Furthermore, for the die-hard fans of the series, who do not require the lengthy ‘previously on….’ section, it is a section where they are essentially being told, at length, a plot that they are already familiar with.
The inclusion of the character Kaitlynn Carter, played ably by Jayda Kariuki (Grime Kids), as a nanny for the Graces seems to only serve the purpose of being a device through which the showrunners can deliver this lengthy tirade.
As she is unfamiliar with the backstory, it enables Grace, to launch into a lengthy explanation, for ‘her’ benefit.
Where the story stumbles, the acting never does, with top-notch performances from all involved throughout, especially in the case of the villains, who, as it should be, get the best material to work with.
The introduction of Curtis, in the second half, played by the commanding Clive Mantle (Game of Thrones), adds an intensity to the show that demands the audience’s full attention.
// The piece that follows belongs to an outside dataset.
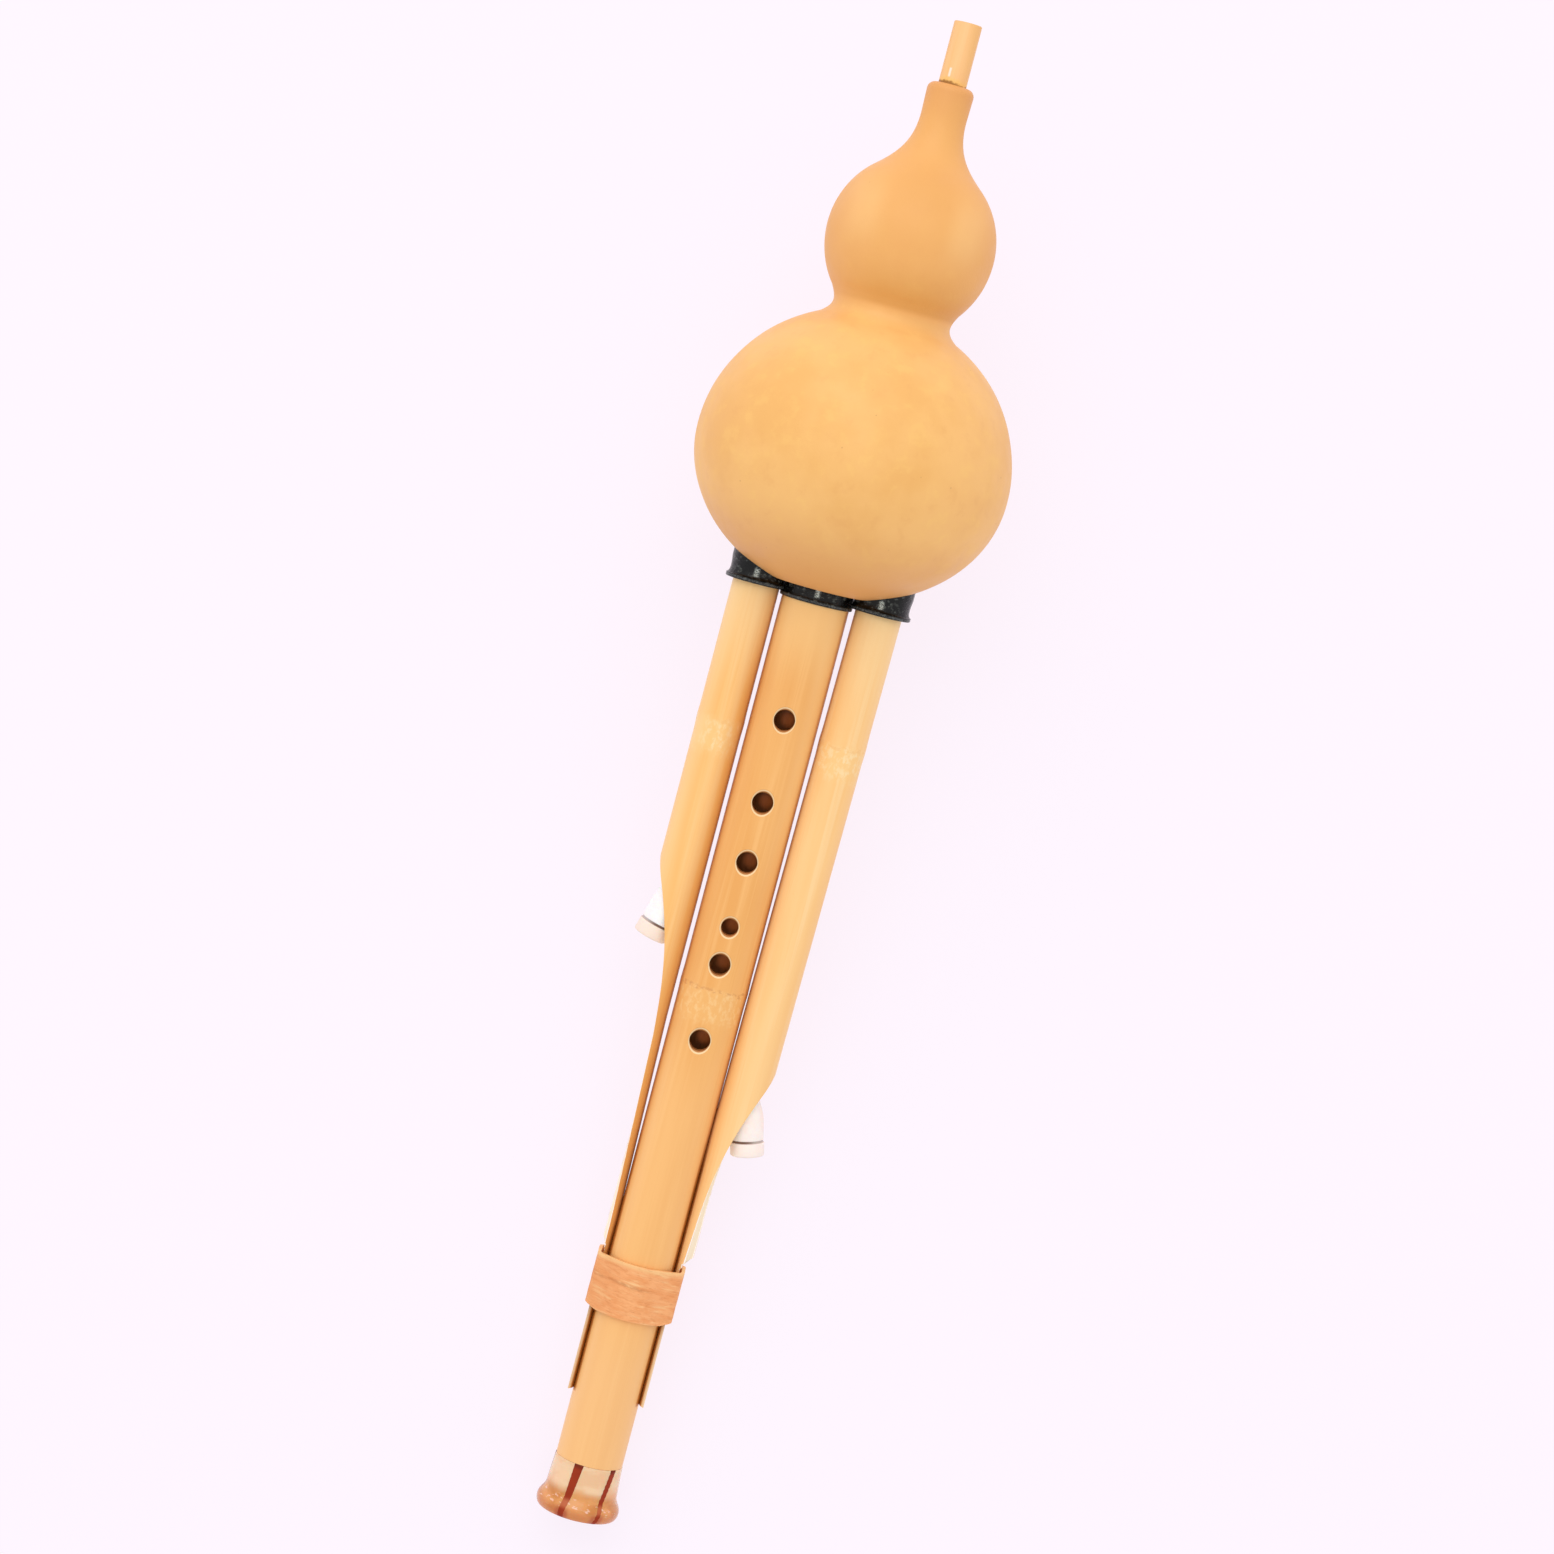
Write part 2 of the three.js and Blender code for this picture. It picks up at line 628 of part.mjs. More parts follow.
// Wax: a bead laid round a reed plate on its flat.
function reedWax(reed) {
  const hole = { width: reed.width / 2 + seatGap, length: reed.length / 2 + seatGap };
  const rim = { width: hole.width + waxWidth, length: hole.length + waxWidth };
  const shape = new THREE.Shape();
  shape.moveTo(-rim.width + waxRound, -rim.length);
  shape.lineTo(rim.width - waxRound, -rim.length);
  shape.lineTo(rim.width, -rim.length + waxRound);
  shape.lineTo(rim.width, rim.length - waxRound);
  shape.lineTo(rim.width - waxRound, rim.length);
  shape.lineTo(-rim.width + waxRound, rim.length);
  shape.lineTo(-rim.width, rim.length - waxRound);
  shape.lineTo(-rim.width, -rim.length + waxRound);
  shape.closePath();
  shape.holes.push(new THREE.Path([
    point(-hole.width, -hole.length), point(-hole.width, hole.length),
    point(hole.width, hole.length), point(hole.width, -hole.length),
  ]));
  return closed(plate(shape, waxThickness));
}

// Wax seal: one pool of wax inside the gourd, round all three pipes where they come through.
function waxSeal() {
  const bottom = speakingLength;
  const reachAt = (radius) => {
    const share = radius / (lowerBulbRadius - gourdWall);
    return lowerBulbCentre - (lowerBulbDrop - gourdWall) * Math.sqrt(1 - share * share);
  };
  const pools = [
    rod(mainPipeRadius + sealWidth, bottom, reachAt(mainPipeRadius + sealWidth) + sealDepth, mainPipeSides),
    ...drones.map((drone) => {
      const offset = droneOffset(drone);
      const top = reachAt(Math.abs(offset)) + sealDepth;
      return rod(dronePipeRadius + sealWidth, bottom, top, droneSides).translate(offset, 0, 0);
    }),
  ];
  const cavity = gourdSide(gourdWall + seatGap, neckBoreRadius, neckTop - mouthpieceDepth);
  const room = turn([...startOnAxis(pointsAlong([cavity.foot], [9])), point(0, lowerBulbCentre)], gourdSides);
  const pipes = [
    rod(mainPipeRadius + seatGap, bottom - cutOverrun, lowerBulbCentre, mainPipeSides),
    ...drones.map((drone) =>
      rod(dronePipeRadius + seatGap, bottom - cutOverrun, lowerBulbCentre, droneSides)
        .translate(droneOffset(drone), 0, 0)),
  ];
  return cut(common(join(pools), room), pipes);
}

const bamboo = "#f2b26a";
const bambooPale = "#fac37c";
const gourdTan = "#f7bd76";
const blackHorn = "#15181a";
const amber = "#e6a56a";
const oxblood = "#7c2413";
const brass = "#c9a227";
const beeswax = "#c98a3c";
const silicone = "#f7eee8";
const rattan = "#eea468";

addPiece("gourd_shell", gourdShell(), gourdTan, 0.5);
addPiece("mouthpiece_tube", mouthpieceTube(), bambooPale, 0.5);
addPiece("main_pipe", mainPipe(), bamboo, 0.45);
addPiece("middle_collar", middleCollar(), blackHorn, 0.25);
addPiece("bell_ring", bellRing(), amber, 0.25);
for (let i = 0; i < inlayCount; i += 1) {
  const strip = common(bellSkin(0, inlayDepth), spoke(inlayWidth, inlayAngle(i)));
  addPiece(`bell_inlay_${i + 1}`, strip, oxblood, 0.3);
}

drones.forEach((drone) => {
  const offset = droneOffset(drone);
  addPiece(`${drone.name}_drone_pipe`, dronePipe(drone), bambooPale, 0.45).position.x = offset;
  addPiece(`${drone.name}_collar`, sideCollar(drone), blackHorn, 0.25).position.x = offset;
  const plug = addPiece(`${drone.name}_stopper`, stopper(drone.stopperReach), silicone, 0.6);
  const crossing = drone.scoopHeight - stopperCrossing;
  plug.position.set(offset + lean(drone, crossing), 0, crossing);
  plug.rotation.y = -drone.side * stopperTilt;
});

addPiece("rattan_binding", rattanBinding(), rattan, 0.6);
addPiece("wax_seal", waxSeal(), beeswax, 0.7);

const reeds = [
  { name: "main", reed: mainReed, pipeRadius: mainPipeRadius, along: 0 },
  ...drones.map((drone) => ({
    name: drone.name, reed: droneReed, pipeRadius: dronePipeRadius, along: droneOffset(drone),
  })),
];
reeds.forEach(({ name, reed, pipeRadius, along }) => {
  const face = -(pipeRadius - reed.seatDepth) - seatGap;
  const height = speakingLength + reed.rise;
  addPiece(`${name}_reed_plate`, reedPlate(reed), brass, 0.35, 1).position.set(along, face, height);
  addPiece(`${name}_reed_wax`, reedWax(reed), beeswax, 0.7).position.set(along, face, height);
});

// Laid on its back, it rests on the bell's lip and the gourd's lower bulb, which sets its slope.
function restSlope() {
  const lowest = (outline, sides, slope) => Math.min(...outline.map((spot) =>
    spot.y * Math.sin(slope) - spot.x * Math.cos(Math.PI / sides) * Math.cos(slope)));
  let [level, steep] = [0, Math.PI / 4];
  while (steep - level > angleTolerance) {
    const slope = (level + steep) / 2;
    const bellIsHigher = lowest(bellOutline(), bellSides, slope) > lowest(outerOutline, gourdSides, slope);
    if (bellIsHigher) level = slope;
    else steep = slope;
  }
  return level;
}

const slope = restSlope();
const lying = new THREE.Matrix4().makeBasis(
  new THREE.Vector3(0, -1, 0),
  new THREE.Vector3(Math.sin(slope), 0, -Math.cos(slope)),
  new THREE.Vector3(Math.cos(slope), 0, Math.sin(slope)));
hulusi.quaternion.setFromRotationMatrix(lying);

// The origin is on the floor, under the middle of the whole.
const whole = new THREE.Box3().setFromObject(hulusi, true);
const middle = whole.getCenter(new THREE.Vector3());
hulusi.position.set(-middle.x, -middle.y, -whole.min.z);
hulusi.updateMatrixWorld(true);

export default hulusi;
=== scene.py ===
"""A hulusi lying on its back: a gourd as wind chest, a mouthpiece, a fingered pipe and two drones.

Each piece is modelled in millimetres as the instrument stands on its bell, with the bell's mouth at
height 0, the finger holes towards -Y and the right drone at +X, and is then laid down on its back.
"""

import json
from math import acos, atan, atan2, cos, exp, hypot, pi, radians, sin, sqrt

import bmesh
import bpy
from mathutils import Matrix, Vector, noise
from mathutils.geometry import interpolate_bezier


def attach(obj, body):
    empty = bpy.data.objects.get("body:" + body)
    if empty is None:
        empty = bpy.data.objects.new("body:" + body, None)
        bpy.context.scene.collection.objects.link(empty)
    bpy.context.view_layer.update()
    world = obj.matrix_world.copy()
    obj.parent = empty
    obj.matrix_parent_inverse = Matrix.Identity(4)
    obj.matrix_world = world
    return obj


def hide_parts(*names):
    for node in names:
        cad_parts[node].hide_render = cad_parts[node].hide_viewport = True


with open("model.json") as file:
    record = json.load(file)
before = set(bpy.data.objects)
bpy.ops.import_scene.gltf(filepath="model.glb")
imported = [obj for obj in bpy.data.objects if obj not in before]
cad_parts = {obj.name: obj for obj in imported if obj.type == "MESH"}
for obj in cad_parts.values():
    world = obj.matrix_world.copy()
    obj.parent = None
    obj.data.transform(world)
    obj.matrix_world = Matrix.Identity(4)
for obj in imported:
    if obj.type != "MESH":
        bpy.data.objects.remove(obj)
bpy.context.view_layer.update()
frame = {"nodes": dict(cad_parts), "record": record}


# Main pipe
# A bamboo pipe with its skin left on and varnished. Six finger holes in front and two behind are
# burnt through its wall, its top is closed and flattened for a reed, and its foot is turned down.
BELL_END = next(mount for mount in frame["record"]["mounts"] if mount["name"] == "bell_end")
UP_THE_PIPE = -Vector(BELL_END["axis"]).normalized()
PLAYERS_LEFT = Vector((0, -1, 0))
BEHIND = UP_THE_PIPE.cross(PLAYERS_LEFT)
MOUTH = Vector((BELL_END["pos_m"][0], 0, BELL_END["pos_m"][2]))
LAID_DOWN = Matrix((PLAYERS_LEFT, BEHIND, UP_THE_PIPE)).transposed()
MILLIMETRE = 0.001
FULL_TURN = 2 * pi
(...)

Throughout the performance, I couldn’t help but get tv show vibes.
Frequently, overbearing musical sections blare out of the speakers at the audience at moments of high drama or intrigue.
At times, it was jarring, not to mention unnecessary.
To further emphasise this 1980s tv show vibe, the show ends with a slightly cringe trip advisor joke, and I couldn’t help but imagine the cast laughing, and freezing in place as the credits rolled.
It is a highly polished show with wonderful acting and superb design decisions that create an effectively oppressive atmosphere.
It is also frequently humorous. However, its place within a larger Peter James, ‘universe’ means it is prone to exhaustive, lengthy backstory dumps that will bore both the fans and the uninitiated, for different reasons.
Runs from 23rd- 27th May. BSL performance: 24th May. Audio described performance: 26th May. Tickets from £20.